Baca berita dengan sedikit iklan, klik di sini
Pria bule itu berdiri di tengah lingkaran, sementara 34 pemuda berkulit sawo matang yang melingkar di sekitarnya bergantian menerima bola dari dia. Tiba-tiba lelaki itu berhenti mengumpan dan berteriak, "Plester...!" Suaranya yang berat langsung membuat latihan di lapangan ABC Senayan, Jakarta, Selasa pagi pekan lalu, terhenti.
Dalam sekejap, asisten pelatih mengulurkan alat penutup luka yang dimintanya. Plester? Tak ada yang tergores.... Tapi tidak ada yang mempersoalkan manfaatnya, dan tak satu pun berani bertanya. Memanggil dua pemuda agar mendekat, si bule membuka pembungkus plester, lalu merekatkannya ke bibir mereka. Mereka justru tambah bingung. "Apa salah kami?" mereka membatin, "Kami serius berlatih dan tidak celometan."

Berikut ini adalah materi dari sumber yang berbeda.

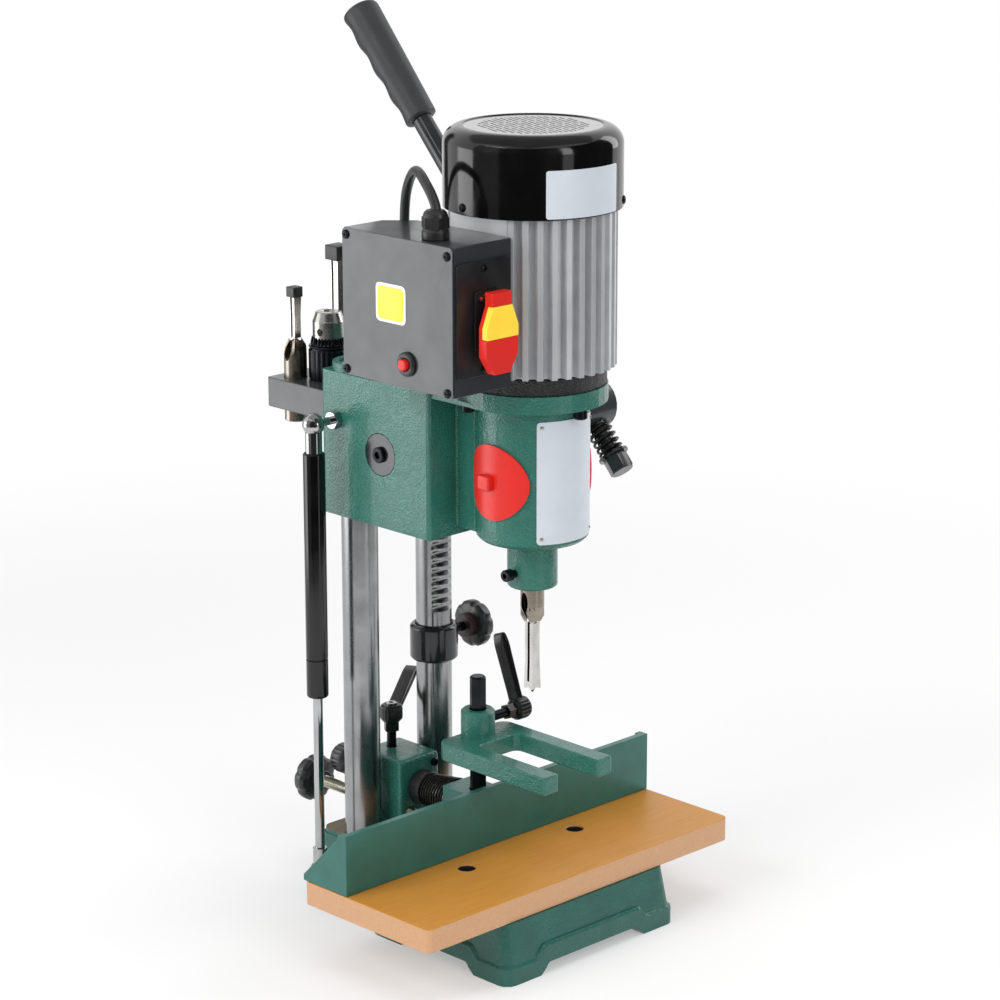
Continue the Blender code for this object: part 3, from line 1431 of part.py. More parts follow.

"Kalian tahu mengapa mulut mereka diplester?" kata si bule kepada para pemain melalui penerjemahnya. "Kalian diberi mulut untuk bicara, bukan untuk diam!" serunya. Kontan mereka tertawa dan suasana pun lumer. Ketika latihan dilanjutkan, mereka mulai berteriak-teriak melepaskan ketegangan.
Begitulah cara Peter Withe, 52 tahun, melatih anak-anak Persatuan Sepak Bola Seluruh Indonesia (PSSI) di bawah usia 20 tahun. Menurut pria kelahiran Liverpool itu, ketegangan saat latihan sangat mengganggunya. Dalam suasana yang tidak longgar, para pemain tidak leluasa menunjukkan kemampuan terbaiknya.

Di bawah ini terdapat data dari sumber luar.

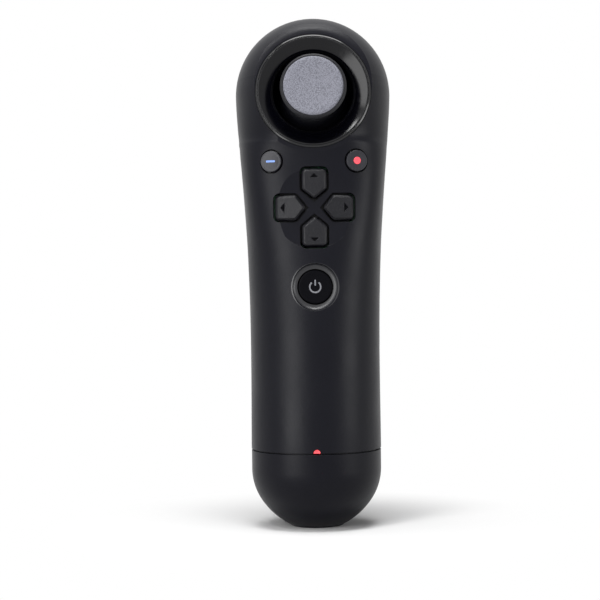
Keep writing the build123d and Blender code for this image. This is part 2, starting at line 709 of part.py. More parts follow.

Withe memang punya banyak cara untuk mencairkan suasana. Sebelum mengakhiri latihan pagi, yang berlangsung lebih dari dua jam, dia membagi anak asuhnya ke dalam kelompok-kelompok tiga orang. Mereka harus menceploskan bola ke gawang sebelum mengakhiri sesi latihan.
Ketika satu kelompok anak muda membuat gol, Withe memerintahkan agar mereka meneriakkan ucapan sukacita. "Happy... happy...!" teriaknya. Saat kelompok lain mencetak gol, jeritan kesenangan mereka belum memuaskan sang pelatih. "Ulangi, kamu kurang happy," katanya sambil menunjuk salah seorang di antaranya. Ketika mereka kemudian melakukan hal seperti yang diinginkan pelatih dengan berjingkrak-jingkrak seperti anak kecil, Withe memujinya, "Good... good...." Ia tampak puas.

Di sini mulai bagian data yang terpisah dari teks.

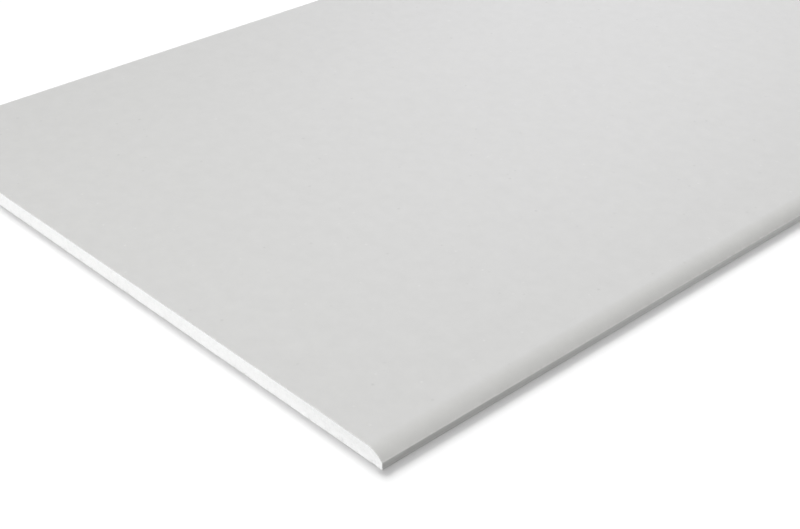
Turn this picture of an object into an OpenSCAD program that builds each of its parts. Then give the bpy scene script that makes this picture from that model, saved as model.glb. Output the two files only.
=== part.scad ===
// Drywall sheet: a foamed gypsum core faced on both sides with paper. The face paper runs over both
// long edges and is folded in under the board, and the back paper laps over the two folds. The long
// edges are tapered and rounded, so that a joint between two boards can be filled flush. Both ends
// are cut square, and show the bare core.
//
// The board lies face up. X runs across it, Y along it and Z up, and the origin is on the underside
// of the back paper, at the middle of the board.

/* [Board] */
// Width, from one long edge to the other
board_w = 600; // [300:5:1250]
// Length, from one cut end to the other
board_l = 2000; // [600:10:3600]
// Thickness away from the long edges
board_t = 12.5; // [9.5:0.5:15]

/* [Long edges] */
// Width of the thinner strip beside each long edge, shoulder included
taper_w = 60; // [40:1:90]
// Thickness lost from the flat of the face to the top of the shoulder
taper_drop = 0.5; // [0.2:0.1:1.2]
// Width of the rounded shoulder
shoulder_w = 14; // [11:0.5:25]
// Height of the upright lip below the shoulder, from the underside of the board
lip_h = 5.4; // [4:0.1:7.5]

/* [Papers] */
// Thickness of the face paper
face_paper_t = 0.35; // [0.2:0.05:0.6]
// Thickness of the back paper
back_paper_t = 0.35; // [0.2:0.05:0.6]
// Width of face paper folded in under the board at each long edge
fold_w = 26; // [18:1:40]
// Strip beside each long edge that the back paper leaves uncovered
back_margin = 8; // [4:1:14]

/* [Hidden] */

// Flats that make up each rounded shoulder
shoulder_flats = 24;

// Colours
core_colour = "white";
face_colour = [0.83, 0.83, 0.81];
back_colour = [0.66, 0.63, 0.57];

// Across the board
edge_x = board_w / 2;
taper_x = edge_x - taper_w;
shoulder_x = edge_x - shoulder_w;
fold_x = edge_x - fold_w;
back_x = edge_x - back_margin;

// Up the board: the folds lie on the back paper, and the core lies on the folds
fold_z = back_paper_t;
core_z = fold_z + face_paper_t;
shoulder_z = board_t - taper_drop;

// The shoulder is an arc that leaves the taper level and ends at the top of the lip
shoulder_drop = shoulder_z - lip_h;
shoulder_r = (shoulder_w * shoulder_w + shoulder_drop * shoulder_drop) / (2 * shoulder_drop);

function reversed(points) = [for (i = [len(points) - 1 : -1 : 0]) points[i]];
function mirrored(points) = [for (p = reversed(points)) [-p.x, p.y]];

// Points of the right shoulder from the lip up to the taper, at a depth below the paper's outer face
function shoulder_arc(depth) =
    let (r = shoulder_r - depth, end = asin((shoulder_w - depth) / r))
    [for (i = [shoulder_flats : -1 : 0])
        let (a = end * i / shoulder_flats)
        [shoulder_x + r * sin(a), shoulder_z - shoulder_r + r * cos(a)]];

// Right half of the line that the face paper follows: fold, lip, shoulder and taper
function half_wrap(depth, bottom_z) = concat(
    [[fold_x, bottom_z], [edge_x - depth, bottom_z]],
    shoulder_arc(depth),
    [[taper_x, board_t - depth]]);

// The whole line, from the edge of the right fold over the face to the edge of the left fold
function wrap(depth, bottom_z) =
    let (half = half_wrap(depth, bottom_z))
    concat(half, mirrored(half));

core_top = wrap(face_paper_t, core_z);
paper_outside = wrap(0, fold_z);

// Extrudes an outline drawn across the board to the board's full length
module along_board() {
    rotate([90, 0, 0])
        linear_extrude(height = board_l, center = true)
            children();
}

// Foamed gypsum, cast between the papers: between the folds it reaches down to the back paper
module gypsum_core() {
    color(core_colour)
        along_board()
            polygon(concat(core_top, [[-fold_x, fold_z], [fold_x, fold_z]]));
}

// One sheet over the face, both shoulders and both lips, with its two borders folded in underneath
module face_paper() {
    color(face_colour)
        along_board()
            polygon(concat(paper_outside, reversed(core_top)));
}

// Flat sheet over the back, lapping over both folds
module back_paper() {
    color(back_colour)
        along_board()
            translate([-back_x, 0])
                square([2 * back_x, back_paper_t]);
}

gypsum_core();
face_paper();
back_paper();
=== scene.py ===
# %% [markdown]
# # A drywall sheet
#
# A drywall sheet is a slab of foamed gypsum plaster between two papers. The plaster is poured on
# to the face paper, the paper's borders are folded up and over it, and the back paper is laid on
# top. Here the finished sheet lies the other way up, face to the ceiling.
#
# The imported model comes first. It is the fixed frame: it says how wide, long and thick the sheet
# is, and nothing made below may be larger or sit elsewhere. The box of each CAD node gives the
# places that the new meshes start from.

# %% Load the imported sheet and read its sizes
import math

import bmesh
import bpy
import numpy as np
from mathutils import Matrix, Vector


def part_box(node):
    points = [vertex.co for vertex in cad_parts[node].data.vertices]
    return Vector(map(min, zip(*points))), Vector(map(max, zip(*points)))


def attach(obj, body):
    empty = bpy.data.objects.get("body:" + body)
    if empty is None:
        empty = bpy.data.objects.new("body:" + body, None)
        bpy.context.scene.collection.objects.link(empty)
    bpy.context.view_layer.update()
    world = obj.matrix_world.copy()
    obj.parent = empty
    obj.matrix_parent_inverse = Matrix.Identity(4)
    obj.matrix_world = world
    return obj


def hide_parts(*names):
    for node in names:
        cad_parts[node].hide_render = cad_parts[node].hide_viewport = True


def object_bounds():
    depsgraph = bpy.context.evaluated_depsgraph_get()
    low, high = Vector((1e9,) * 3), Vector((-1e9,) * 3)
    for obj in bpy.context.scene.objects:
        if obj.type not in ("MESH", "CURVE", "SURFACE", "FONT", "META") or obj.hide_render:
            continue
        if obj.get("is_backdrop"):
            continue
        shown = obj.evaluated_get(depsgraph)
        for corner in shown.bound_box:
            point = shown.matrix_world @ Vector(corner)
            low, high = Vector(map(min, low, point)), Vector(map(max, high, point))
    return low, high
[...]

Sebenarnya wajar saja jika anak-anak itu tegang. Tugas perdana Withe, setelah menandatangani kontrak dengan PSSI tiga pekan lalu, adalah menyeleksi pemain muda. Dari 34 pemain yang disaring—termasuk 14 pemain dari Pusat Pendidikan dan Pelatihan Medan, yang ikut berebut posisi di skuad PSSI sejak sepekan lalu—nantinya hanya diambil 26 orang. Setiap orang tentu ingin terpilih. Bagaimana tak tegang?
Dalam simulasi pertandingan sehari sebelumnya, Withe banyak membuat catatan. Sesekali dia mendiskusikannya dengan Syamsudin Umar, asisten pelatih sekaligus penerjemahnya. Ketika anak asuhnya berbuat salah yang tidak perlu, dia langsung melepas topi hitamnya dan menggaruk-garuk kepala. "Kebodohan macam apa ini?" ia bergumam sambil membanting buku catatannya.
Kelemahan yang selalu dilihat Withe pada pemain adalah kerapnya mereka menurunkan tempo saat bola sudah masuk kotak penalti. "Ayo, teruskan, ambil kesempatan!" teriaknya berkali-kali. Penyebabnya, menurut dia, pemain kehilangan rasa percaya diri. "Itu juga yang saya temukan saat pertama melatih di Thailand," katanya.
Saat diminta menilai kualitas anak didiknya dalam skala 0 hingga 10, Withe langsung memberikan nilai satu! Namun, dalam tempo enam hingga delapan minggu, dia berjanji akan mampu meningkatkan mutu permainan mereka sampai nilai enam. Membualkah Withe?
Tentu penyerang tim Inggris era 1980-an ini harus unjuk bukti. Namun, jika dilihat dari prestasinya mengangkat tim nasional Thailand, harapan itu bukan mustahil. Withe datang ke Thailand pada Oktober 1998. Saat itu sepak bola Negeri Gajah Putih baru saja membuat aib besar dengan memainkan "sepak bola gajah" bersama Indonesia. Bertanding di Piala Tiger, kedua tim berupaya menghindari kemenangan agar tidak bertemu dengan tuan rumah Vietnam di babak semifinal. Namun Thailand akhirnya harus menghadapi Vietnam setelah pemain Indonesia melakukan gol bunuh diri.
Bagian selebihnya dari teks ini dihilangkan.